Affordable Travel Guide to South America ECO Tours

Responsible Tourism Combined with Education

South America ECO Tours

A growing sector of travel, ecotourism features trips to locations offering more than a beach and a cocktail, but an experience, coupled with learning and respect for the environment and culture of the region. Ecotours delve deeper and venture to locations that average vacationers seldom visit. The basics of “responsible travel” include direct donations to local charities and conservation efforts, the employment of indigenous people, use of local goods and services, and the creation of awareness about the people, their culture and the location. Essential to this is low-impact travel, small groups and a direct focus on nature and culture. Some are sponsored and/or endorsed by animal and cultural conservation groups.

South American ecotours are abundant, and range from the Bolivian salt flats to the sea lions of the Strait of Magellan; three of the more popular destinations are the Galapagos Islands, Machu Picchu and the Amazon.

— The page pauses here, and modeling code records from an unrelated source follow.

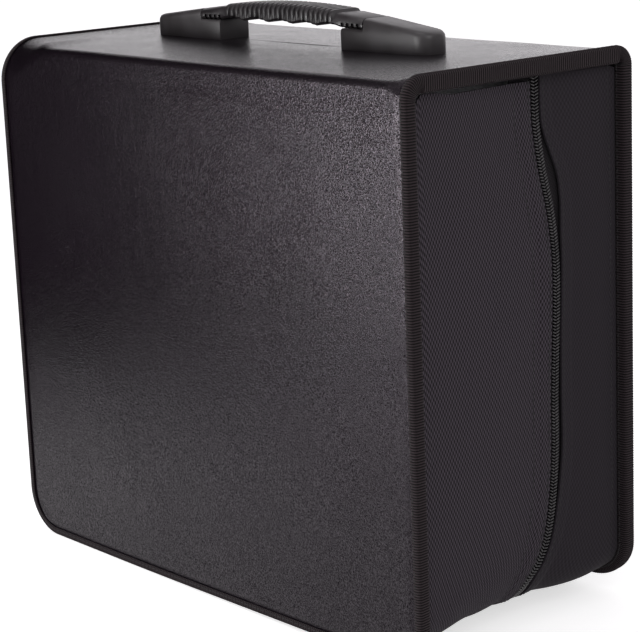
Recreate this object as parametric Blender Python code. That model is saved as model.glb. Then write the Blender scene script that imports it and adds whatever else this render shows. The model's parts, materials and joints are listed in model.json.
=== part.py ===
# Storage case for discs: a stiffened book-style wrap of leathercloth that closes round two
# cloth gusset walls with a coil zip. It stands on its opening side, so the spine with the
# carrying handle is on top and the two covers hang from the folds along the spine.
# Metres, +Z up, +X along the spine, front cover towards -Y, origin at floor level in the middle.

import math

import bmesh
import bpy
from mathutils import Vector

# Case
case_width = 0.360
case_depth = 0.166
case_height = 0.310
cover_thickness = 0.0055
spine_thickness = 0.0070
fold_radius = 0.018
cover_corner_radius = 0.027
fit_gap = 0.0003

# Binding tape sewn round the edges of the covers and the spine
tape_thickness = 0.0010
tape_width = 0.0055
tape_inner_width = 0.0060
tape_edge_round = 0.0008

# Gusset walls and the coil zip between them
zip_offset = 0.028
gusset_thickness = 0.0020
gusset_edge_inset = 0.0030
gusset_zip_inset = 0.0085
gusset_zip_radius = 0.048
gusset_top_gap = 0.0010
zip_slot_half = 0.0055
zip_tape_thickness = 0.0008
zip_tape_reach = 0.0130
coil_width = 0.0025
coil_height = 0.0018
coil_split_half = 0.0008
zip_parking_gap = 0.0085

# Zip slider and its puller
slider_length = 0.0140
slider_half_width = 0.0047
slider_plate = 0.0012
slider_lip_depth = 0.0014
slider_lip_width = 0.0010
slider_neck_length = 0.0030
slider_neck_half = 0.0005
slider_drop = 0.027
bail_height = 0.0022
bail_bar = 0.0010
bail_half_length = 0.0044
bail_post = 0.0016
bail_half_width = 0.0008
puller_length = 0.0260
puller_half_width = 0.0034
puller_thickness = 0.0012
puller_eye_reach = 0.0052
puller_eye_half = 0.0014

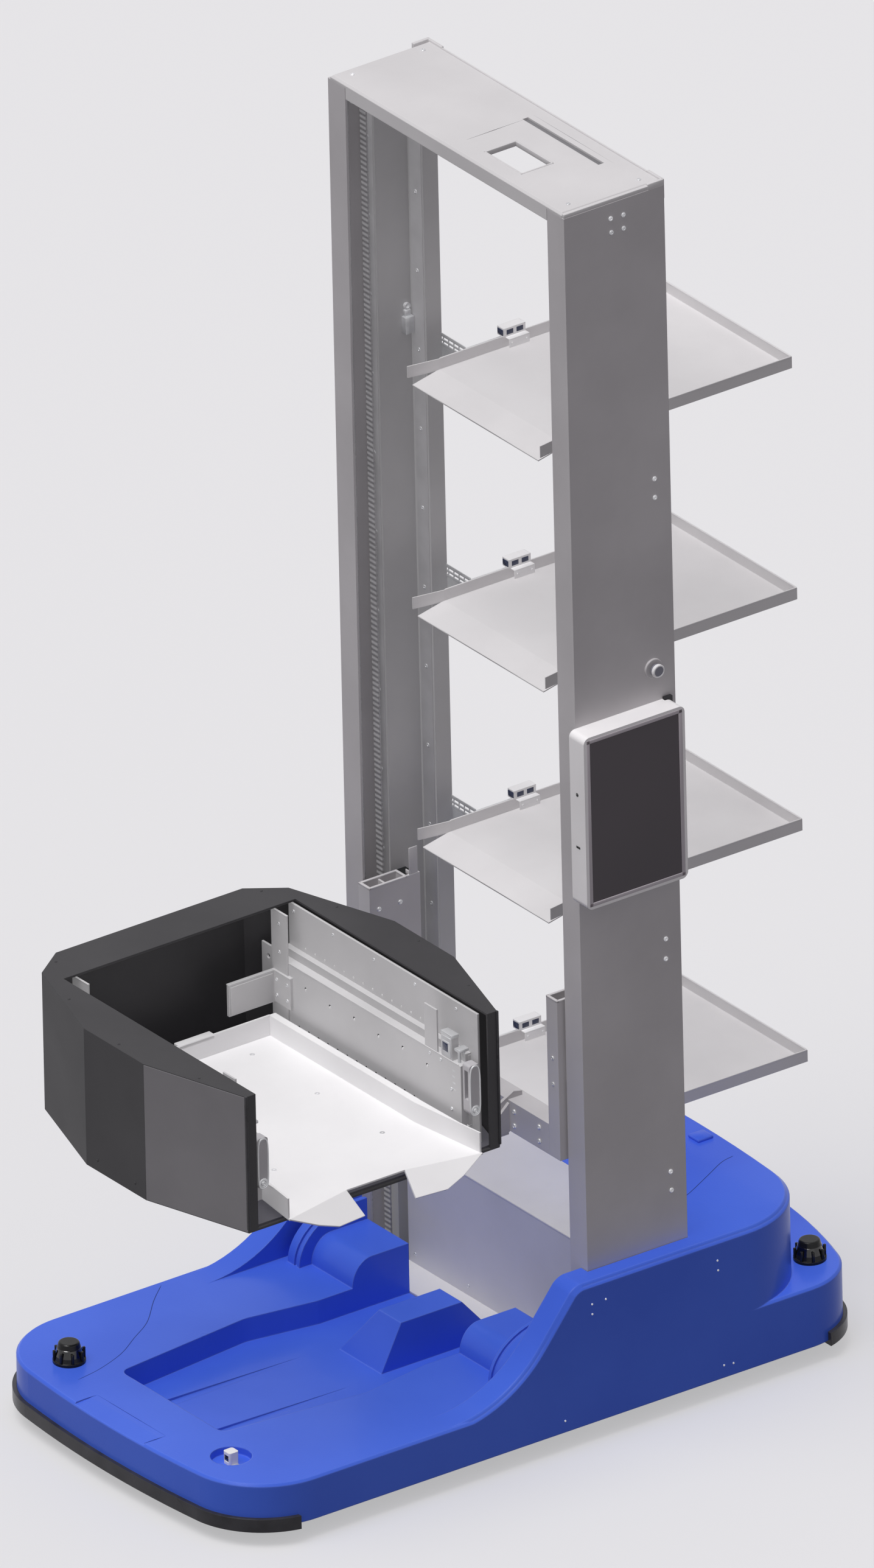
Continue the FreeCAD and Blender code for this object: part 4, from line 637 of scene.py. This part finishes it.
for name, z in (("lower", 0.062), ("upper", 2.303)):
    collars = bmesh.new()
    for side in (-1, 1):
        add_turned(collars, (side, 0, 0), (side * 0.290, shaft_y, z),
                   [(0.0072, 0), (0.0120, 0), (0.0120, 0.0100), (0.0072, 0.0100), (0.0072, 0)], steps=32)
        bmesh.ops.create_cone(collars, cap_ends=True, segments=12, radius1=0.0026, radius2=0.0026, depth=0.0070,
                              matrix=facing((0, 0, 1), (side * 0.295, shaft_y, z + 0.0130)))
    fit("shaft_collars_" + name, collars, name + "_shaft", bearing_steel)
    bolts = bmesh.new()
    for side in (-1, 1):
        for k in (-1, 1):
            for rise in (0.010, -0.010):
                add_screw(bolts, (-side, 0, 0), (side * 0.331, shaft_y + k * 0.010, z + rise), 0.0024, 0.0018)
    fit("bearing_bolts_" + name, bolts, "robot", zinc)

# Lower cabinet
# A closed sheet-steel cabinet across the foot of the mast, over the lift motor; its front and
# lid are one folded sheet, on a light floor plate. Four small screws hold each of them.
cabinet_grey = powder_coat("cabinet_coat", "CFCDCE", "D9D7D8", "FFFFFF", 0.46, seed=25.0)
dress(cabinet_grey, "mast_cabinet")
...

A one-week ecotour of the Galapagos Islands costs approximately $5,000 US; it concentrates more on the biodiversity of the archipelago than the “evolution” cachet experienced by standard tour groups. The focus is on the Charles Darwin Research Center on Santa Cruz Island. Travelers spend time at the Center to learn about the preservation of the Islands’ wildlife. Ecotourists have the opportunity to thoroughly explore the Center, including the library, museum and tortoise-rearing facility, and to speak with the scientists and keepers of the animals.

Visits to nesting grounds, and areas of flora and fauna concentration form part of the tour, which includes the less commonly visited islands, such as Espanola, with its ornithological delights and albatross breeding grounds, Floreana, an island of beaches and extinct volcanoes, Santiago and Bartolome. Seldom seen by Galapagos tourists, South Plazas Island is on several ecotour itineraries. With its flat topography, the result of it being formed by uplifted, as opposed to volcanically created, rock, colorful land iguanas and prickly pear cactus forest, it is a unique location. Travelers will see harems of sea lions, among the largest population in the Galapagos, and cliffs dotted with swallow-tailed gulls. It’s a nature-lovers treasure trove.

A two-week junket that covers a vast range of experiences and vistas begins with a flight from Lima, Peru to Puerto Maldonada, followed by a short drive to the headwaters of the Amazon River. Here, ecotourists visit Refugio Amazonas on the Rio Tambopata and explore the renowned clay lick, home to hundreds of brightly colored Macaws.

Travelers sail on the river in a private boat to Cuzco where they have time to acclimatize to the mountain elevation and air before setting out for a trek through the Sacred Valley and on to awe-inspiring Machu Picchu.

The ecotour ends with a five-day hike, using local Spanish- and English-speaking guides, and llamas as pack beasts, around sacred Mount Ausangate. Mountain lodges form the nightly accommodations, giving trekkers an intimate perspective of life in the High Andes, living among the mountain people for nearly a week.

Bound by respect for people, places, flora and fauna, ecotours challenge the norms of travel, creating “responsible” tours and resulting in experiences that truly are once-in-a-lifetime events, and leave travelers with profound understanding not had by any other means of travel and touring.